Corporate Governance Proposals in ICCR Proxy Resolutions and Voting Guide
As in past years, my wife and I filed plenty of proposals seeking more accountability through traditional corporate governance measures. For example, we filed 15 proposals asking for proxy access, 8 seeking the annual election of directors, and 5 requesting that directors be elected by a majority vote. We are delighted to have partnered with the Center for Political Accountability, As You Sow, SumOfUs, The Shareholder Commons, and John Keenan on many innovative proposals. Check out their sites or contact me for more on those proposals.
Our vanguard initiative this year begins a long-term strategy. We hope to address wealth inequality and worker empowerment through greater employee ownership. We filed 14 proposals on that topic. First, we asked boards to describe how they take into consideration pay and stock to workers when setting CEO compensation.

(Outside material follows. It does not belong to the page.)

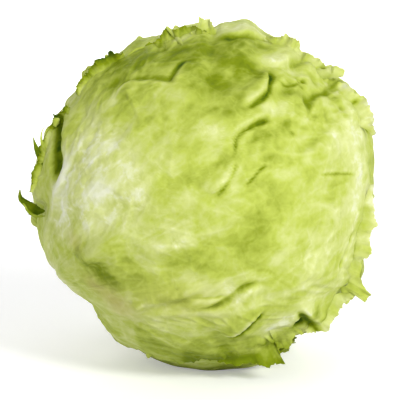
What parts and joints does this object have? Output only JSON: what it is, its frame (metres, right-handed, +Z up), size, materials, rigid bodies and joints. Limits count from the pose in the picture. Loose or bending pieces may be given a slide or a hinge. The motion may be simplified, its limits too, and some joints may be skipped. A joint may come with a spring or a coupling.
{
  "type": "iceberg lettuce",
  "caption": "Round head of iceberg lettuce lying on its side, with pale ribbed outer leaves wrapped over a packed heart and a cut stem.",
  "frame": {"origin": "on the flat spot that the head rests on, straight below its centre", "axes": "+Z up; the cut stem points towards -X, a little backwards and down; -Y is the side that the picture shows"},
  "size_m": [0.1674, 0.1634, 0.164],
  "materials": {
    "outer_leaf": "waxy leaf, mottled yellow-green with pale ribs",
    "inner_leaf": "waxy leaf, paler and yellower than the outer ones",
    "heart": "packed pale leaves",
    "stem": "freshly cut, slightly browned pith"
  },
  "bodies": {
    "root": {"leaf_front": "outer_leaf", "leaf_under": "outer_leaf", "leaf_back": "outer_leaf", "leaf_top": "inner_leaf", "leaf_side": "inner_leaf", "leaf_crown": "inner_leaf", "heart": "heart", "stem": "stem"}
  },
  "joints": []
}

Later proposals upped the ante. Now, we seek a matrix, preferably sorted by EEO-1 employee classification, showing aggregate amounts of stock ownership granted and utilized by all U.S Company employees and including associated voting power if any.
Previously, we asked companies to include employees in board candidate pools. Even public pension funds, with workers on their own boards, saw this as a European import, without the necessary supporting infrastructure or culture. In contrast, employee ownership has a long history of bipartisan support in America. Our ability to align corporate values with the values of the typical American depends on workplace democracy, workers having a real voice in how corporations are governed. More equitable distribution of share ownership could tip the balance.
Researchers have calculated that if businesses became 30% employee-owned, it would produce a significant change in the concentration of wealth. Specifically, the wealth share of those with below-median wealth would increase from 1% to 6% of total wealth. The net wealth of the average black family would increase by more than 400%, from $24,100 to $106,271. We are unlikely to see anything like 30% employee ownership in our lifetimes, but we could reasonably target 5-10%.
The IMF finds trickle-down hurts GDP growth a little, while trickle-up helps significantly. GDP growth is actually 0.08% lower in the five years following a 1% increase concentration of wealth in the top 20%. In contrast, increasing the share of income to the bottom 20% by 1% is associated with 0.38% rise in GDP. Since most of the variability in returns for investors is linked to a growing economy (see The Importance of Asset Allocation) and increased employee ownership is positively associated with increased productivity when accompanied by increased voice, a strategy of moving shares from the top of corporate pyramids to the bottom and the middle is a win/win. The only losers will be those whose status is derived from dominating their subordinates.
ICCR Proxy Resolutions and Voting Guide: More
For more trends read the Executive Summary. Download the full Guide here. Watch the launch webinar. Late-breaking news! Exxon released a full Lobbying Disclosure Report in response to the Steelworker’s 2021 shareholder proposal which received 55.6% support. This effort took 10 years. Working on corporate accountability and workplace democracy is not something for those who expect to see immediate changes.